I would really appreciate it if you had some time to check the code and let me know your opinion of it. Unfortunately, I don't have any colleagues working in Rust so couldn't think of another place to ask for this.

Link to the repo: https://github.com/arkus7/migrate-bb-to-gh

3 Likes

That's a very nice project! It's clear that a lot of work went into polishing it. The code is very readable, nicely structured, pretty, and follows the best practices. But of course, there's always something to improve :)


You say in the readme

The configuration file contents are "encrypted" before they are put inside binary

and you write a file config.encrypted.yml, but the contents are just base64 encoding of the config. This is not encryption. Not even a poor man's encryption. I assume you know that, since you put "encrypted" in scare quotes, but regardless, such description is dangerously misleading. It may make the user assume that the configs are somehow secure, when they are not. If you are encoding in base64, just say so explicitly.

Even an encryption with a static key hardcoded into the binary would be better. At least the attacker would have to know both the config and the binary, and have either the source code or the skills to extract the key. base64 can be decoded by literally anyone, and it's quite easy to spot.


let migration: Migration = serde_json::from_reader(file).with_context(|| format!("Error when parsing {} file.\nIs this a JSON file?\nDoes the version match the program version ({})?\nConsider re-generating the migration file with `wizard` subcommand.", &self.migration_file.display(), &self.version))?;

You can format this huge line in a more readable way using multiline string literals:

let migration: Migration = serde_json::from_reader(file)
    .with_context(|| format!(
        "Error when parsing {} file.\n\
        Is this a JSON file?\n\
        Does the version match the program version ({})?\n\
        Consider re-generating the migration file with `wizard` subcommand.",
        &self.migration_file.display(),
        &self.version,
    ))?;

Note that you must still explicitly specify \n at the end of the line, since the end-of-line \ consumes all following whitespace.


if !confirmed {
    return Err(anyhow!("Migration canceled"));
}

You can use anyhow::ensure! for that:

ensure!(confirmed, "Migration canceled");

It may be beneficial to use the .context() method from anyhow more often. Currently the methods just bubble up the root error up the stack, which is usually not very enlightening. Low-level methods also often produce very poor errors. By using .context() you can basically recreate pretty artisanal stacktraces, with extra required context such as file paths.

By the way, did you know that anyhow can automatically capture stack traces? You need to enable the backtrace feature, and set the corresponding environment variable during execution.


There are also a bit too many hardcoded paths for my liking. I mean the paths and arguments of external executables, and the URLs of Github API.


Again, that's a very well-written project! You have dived right in, and handled beautifully all the API and async stuff. I don't think I could write it any better.

2 Likes

Thank you for kind words, I really appreciate it!

As you mentioned, I did spent some time to polish the code as first version had a lot of rough edges.
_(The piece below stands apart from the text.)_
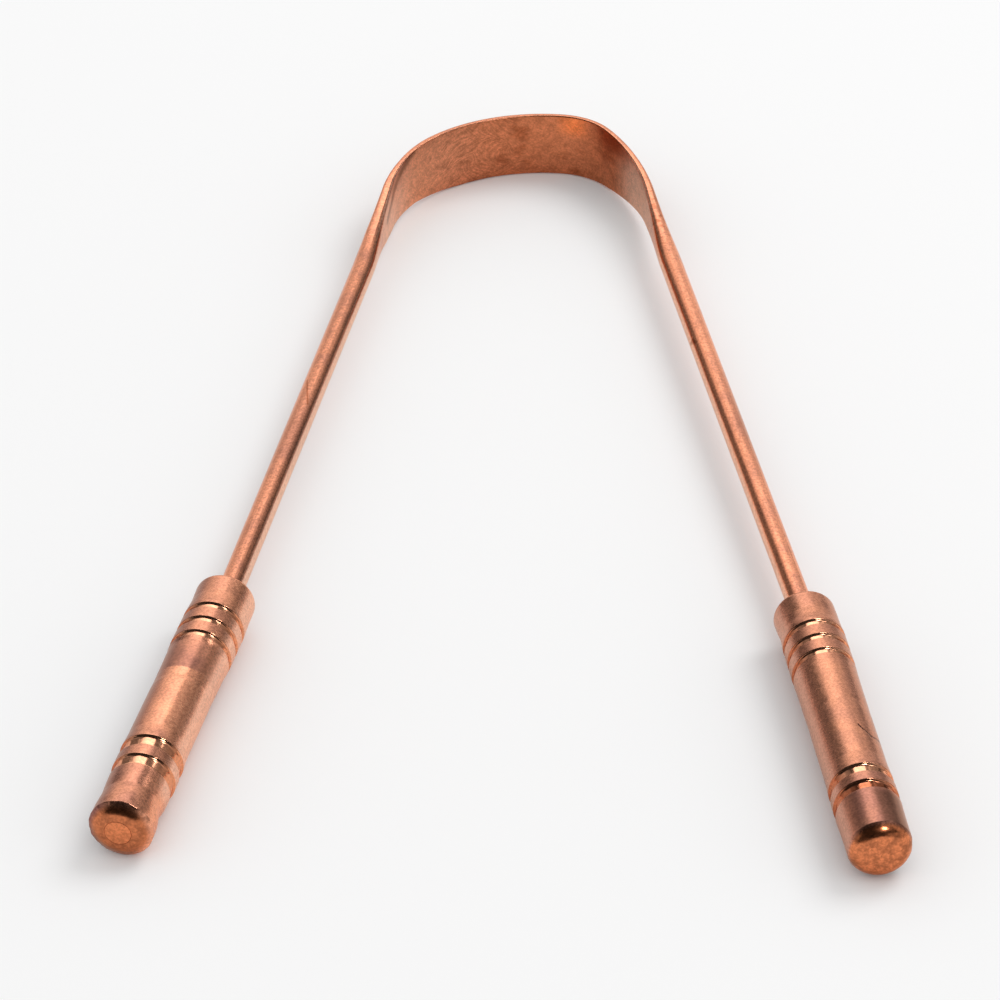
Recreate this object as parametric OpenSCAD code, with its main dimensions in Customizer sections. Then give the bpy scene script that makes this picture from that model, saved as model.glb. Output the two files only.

When it comes to "encrypted" config - thanks for notice that this might be misleading. I did put in the Readme information that this is not secure. I didnt think of encrypting it with a static key at the time. I did it mainly because otherwise I was including whole config.yml file in the binary and it was really easy to extract the tokens, ssh keys etc from the binary. So the first, easiest thing that came to my mind was simple base64.

I didn't know about the ensure method of anyhow, I'll definitely use it!

I was thinking about replacing some String struct members with &str, but I didn't want to deal with lifetimes at that time. Do you see anything that should be definitely done using lifetimes instead of owned values?

Nothing which jumped on me. In general dealing with lifetimes on structs is a huge pain and is best avoided, because a lifetime-bound struct cannot be returned from the function (unless you borrow from one of the arguments). You certainly don't need zero-cost (de-)serialization for the case of a migration api client.